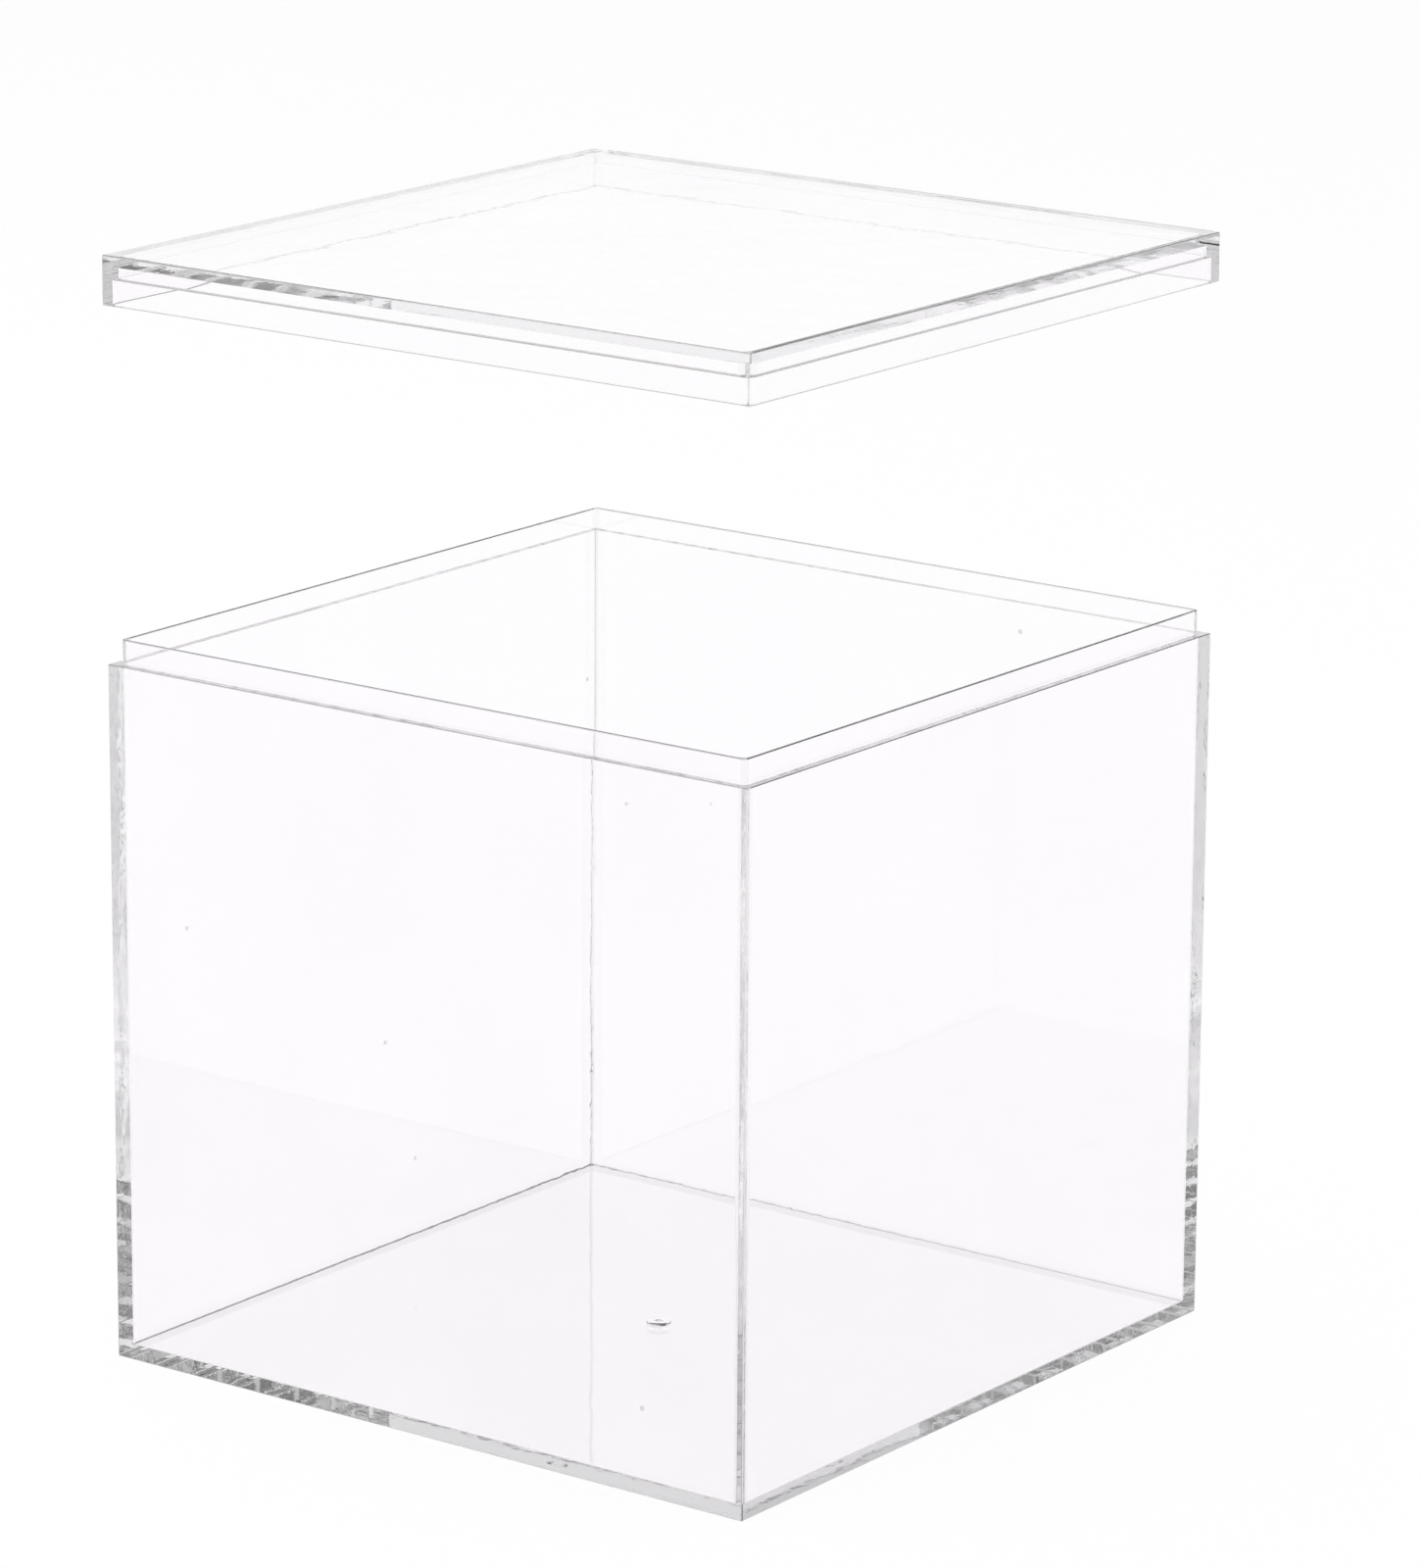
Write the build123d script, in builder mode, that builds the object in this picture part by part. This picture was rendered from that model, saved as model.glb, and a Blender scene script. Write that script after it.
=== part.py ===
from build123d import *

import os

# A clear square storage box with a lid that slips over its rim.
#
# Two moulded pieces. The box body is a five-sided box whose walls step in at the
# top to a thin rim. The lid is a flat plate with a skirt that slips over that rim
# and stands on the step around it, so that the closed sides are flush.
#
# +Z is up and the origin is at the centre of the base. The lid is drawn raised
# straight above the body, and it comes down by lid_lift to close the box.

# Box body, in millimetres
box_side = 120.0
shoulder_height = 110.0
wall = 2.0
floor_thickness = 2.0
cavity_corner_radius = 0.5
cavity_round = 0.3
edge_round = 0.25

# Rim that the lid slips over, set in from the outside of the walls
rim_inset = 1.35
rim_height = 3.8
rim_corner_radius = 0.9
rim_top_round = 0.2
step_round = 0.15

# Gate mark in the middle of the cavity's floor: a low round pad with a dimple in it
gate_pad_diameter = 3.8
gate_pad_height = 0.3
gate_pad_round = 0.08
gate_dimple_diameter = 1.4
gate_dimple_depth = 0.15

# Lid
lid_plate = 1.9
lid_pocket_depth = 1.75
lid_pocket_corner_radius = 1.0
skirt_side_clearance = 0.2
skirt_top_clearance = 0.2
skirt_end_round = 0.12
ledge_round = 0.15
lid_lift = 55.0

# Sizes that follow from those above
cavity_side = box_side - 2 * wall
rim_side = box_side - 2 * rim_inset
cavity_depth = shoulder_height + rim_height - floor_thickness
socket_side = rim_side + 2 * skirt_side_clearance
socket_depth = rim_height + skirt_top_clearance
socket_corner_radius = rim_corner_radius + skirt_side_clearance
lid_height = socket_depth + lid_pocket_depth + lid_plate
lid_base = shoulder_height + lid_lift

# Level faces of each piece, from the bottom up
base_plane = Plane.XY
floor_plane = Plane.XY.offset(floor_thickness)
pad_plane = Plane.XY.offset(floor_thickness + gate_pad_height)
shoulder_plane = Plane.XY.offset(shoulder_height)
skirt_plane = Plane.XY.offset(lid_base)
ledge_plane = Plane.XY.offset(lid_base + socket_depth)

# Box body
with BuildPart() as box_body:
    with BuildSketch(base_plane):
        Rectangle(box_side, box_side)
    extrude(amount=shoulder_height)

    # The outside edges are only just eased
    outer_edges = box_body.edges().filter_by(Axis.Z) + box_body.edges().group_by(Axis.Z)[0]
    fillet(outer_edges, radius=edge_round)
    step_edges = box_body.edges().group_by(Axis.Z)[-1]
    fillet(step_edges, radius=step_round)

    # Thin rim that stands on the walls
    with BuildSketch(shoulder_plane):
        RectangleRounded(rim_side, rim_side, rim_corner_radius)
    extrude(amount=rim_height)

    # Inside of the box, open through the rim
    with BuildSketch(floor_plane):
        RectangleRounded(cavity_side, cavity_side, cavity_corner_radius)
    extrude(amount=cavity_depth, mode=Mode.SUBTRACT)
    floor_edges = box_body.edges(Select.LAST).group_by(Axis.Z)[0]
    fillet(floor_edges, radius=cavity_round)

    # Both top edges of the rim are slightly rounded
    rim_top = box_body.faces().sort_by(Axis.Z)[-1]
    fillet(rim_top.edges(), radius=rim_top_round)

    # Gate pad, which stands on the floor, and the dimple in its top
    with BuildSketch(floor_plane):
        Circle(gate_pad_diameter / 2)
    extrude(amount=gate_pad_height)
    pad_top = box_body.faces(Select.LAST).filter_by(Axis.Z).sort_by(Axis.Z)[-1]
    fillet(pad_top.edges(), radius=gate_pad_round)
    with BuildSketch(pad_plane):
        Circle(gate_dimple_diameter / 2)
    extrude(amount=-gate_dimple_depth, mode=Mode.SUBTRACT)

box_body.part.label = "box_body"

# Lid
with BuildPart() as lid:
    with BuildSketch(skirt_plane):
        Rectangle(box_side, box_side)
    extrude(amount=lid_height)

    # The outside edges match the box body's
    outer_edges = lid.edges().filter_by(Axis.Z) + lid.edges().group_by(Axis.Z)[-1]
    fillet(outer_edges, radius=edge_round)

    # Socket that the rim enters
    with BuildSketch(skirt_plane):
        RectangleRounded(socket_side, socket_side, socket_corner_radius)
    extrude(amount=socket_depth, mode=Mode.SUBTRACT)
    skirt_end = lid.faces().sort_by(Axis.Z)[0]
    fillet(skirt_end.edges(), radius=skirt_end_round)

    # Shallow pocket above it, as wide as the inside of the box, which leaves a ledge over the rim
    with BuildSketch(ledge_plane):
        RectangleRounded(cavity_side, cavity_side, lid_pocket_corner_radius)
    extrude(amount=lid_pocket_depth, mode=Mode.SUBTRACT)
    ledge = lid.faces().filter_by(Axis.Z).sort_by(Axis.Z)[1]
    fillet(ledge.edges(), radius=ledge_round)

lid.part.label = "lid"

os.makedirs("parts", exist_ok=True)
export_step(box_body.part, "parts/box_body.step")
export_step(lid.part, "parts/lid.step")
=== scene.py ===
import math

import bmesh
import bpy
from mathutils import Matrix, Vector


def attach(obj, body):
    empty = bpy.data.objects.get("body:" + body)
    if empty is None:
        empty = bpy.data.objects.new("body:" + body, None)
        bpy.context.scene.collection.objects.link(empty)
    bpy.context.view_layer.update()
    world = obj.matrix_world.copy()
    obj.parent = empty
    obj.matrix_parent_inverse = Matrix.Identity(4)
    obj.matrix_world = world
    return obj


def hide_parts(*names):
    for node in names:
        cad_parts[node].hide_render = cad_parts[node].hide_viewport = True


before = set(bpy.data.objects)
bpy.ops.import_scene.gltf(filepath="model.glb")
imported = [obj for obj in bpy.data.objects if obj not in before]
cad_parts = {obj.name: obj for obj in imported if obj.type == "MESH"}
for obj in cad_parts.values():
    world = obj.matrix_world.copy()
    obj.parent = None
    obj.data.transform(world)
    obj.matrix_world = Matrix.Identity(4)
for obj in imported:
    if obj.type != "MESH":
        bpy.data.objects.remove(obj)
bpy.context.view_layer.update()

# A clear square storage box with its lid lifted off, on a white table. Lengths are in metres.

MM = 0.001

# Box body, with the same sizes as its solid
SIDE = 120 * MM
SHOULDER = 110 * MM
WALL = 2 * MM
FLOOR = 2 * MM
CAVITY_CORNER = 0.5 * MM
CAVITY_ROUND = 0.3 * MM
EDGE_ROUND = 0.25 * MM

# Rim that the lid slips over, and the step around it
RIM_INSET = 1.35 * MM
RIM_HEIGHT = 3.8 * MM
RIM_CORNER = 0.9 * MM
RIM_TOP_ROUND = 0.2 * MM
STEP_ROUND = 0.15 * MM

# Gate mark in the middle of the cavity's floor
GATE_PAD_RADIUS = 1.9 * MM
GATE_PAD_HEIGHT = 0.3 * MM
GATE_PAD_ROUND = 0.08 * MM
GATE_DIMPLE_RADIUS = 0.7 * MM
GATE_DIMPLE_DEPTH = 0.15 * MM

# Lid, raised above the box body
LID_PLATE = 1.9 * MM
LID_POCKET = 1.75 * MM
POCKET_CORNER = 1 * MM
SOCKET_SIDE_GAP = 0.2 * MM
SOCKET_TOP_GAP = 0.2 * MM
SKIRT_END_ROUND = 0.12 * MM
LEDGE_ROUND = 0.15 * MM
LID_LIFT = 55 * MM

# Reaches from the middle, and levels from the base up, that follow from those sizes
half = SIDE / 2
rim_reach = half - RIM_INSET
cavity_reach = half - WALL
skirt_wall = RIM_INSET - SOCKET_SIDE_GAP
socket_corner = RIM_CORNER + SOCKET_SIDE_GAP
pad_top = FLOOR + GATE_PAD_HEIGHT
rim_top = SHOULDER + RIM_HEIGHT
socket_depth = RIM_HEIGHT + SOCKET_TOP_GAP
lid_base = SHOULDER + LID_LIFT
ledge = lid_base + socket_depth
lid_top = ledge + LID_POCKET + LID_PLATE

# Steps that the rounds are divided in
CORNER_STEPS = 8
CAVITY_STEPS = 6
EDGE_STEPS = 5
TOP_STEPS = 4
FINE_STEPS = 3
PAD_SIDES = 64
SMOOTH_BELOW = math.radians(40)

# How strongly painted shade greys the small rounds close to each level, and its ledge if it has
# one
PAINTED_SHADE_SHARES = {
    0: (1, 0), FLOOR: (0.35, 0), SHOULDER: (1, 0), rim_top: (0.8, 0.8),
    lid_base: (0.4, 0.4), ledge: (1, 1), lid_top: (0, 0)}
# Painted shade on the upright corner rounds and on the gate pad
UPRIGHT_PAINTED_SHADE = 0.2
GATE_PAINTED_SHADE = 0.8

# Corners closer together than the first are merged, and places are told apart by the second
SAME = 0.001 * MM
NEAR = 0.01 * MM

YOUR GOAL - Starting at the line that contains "fillet(ledge.edges(), radius=ledge_round)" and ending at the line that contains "before = set(bpy.data.objects)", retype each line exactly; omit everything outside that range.

REPLY -
    fillet(ledge.edges(), radius=ledge_round)

lid.part.label = "lid"

os.makedirs("parts", exist_ok=True)
export_step(box_body.part, "parts/box_body.step")
export_step(lid.part, "parts/lid.step")
=== scene.py ===
import math

import bmesh
import bpy
from mathutils import Matrix, Vector


def attach(obj, body):
    empty = bpy.data.objects.get("body:" + body)
    if empty is None:
        empty = bpy.data.objects.new("body:" + body, None)
        bpy.context.scene.collection.objects.link(empty)
    bpy.context.view_layer.update()
    world = obj.matrix_world.copy()
    obj.parent = empty
    obj.matrix_parent_inverse = Matrix.Identity(4)
    obj.matrix_world = world
    return obj


def hide_parts(*names):
    for node in names:
        cad_parts[node].hide_render = cad_parts[node].hide_viewport = True


before = set(bpy.data.objects)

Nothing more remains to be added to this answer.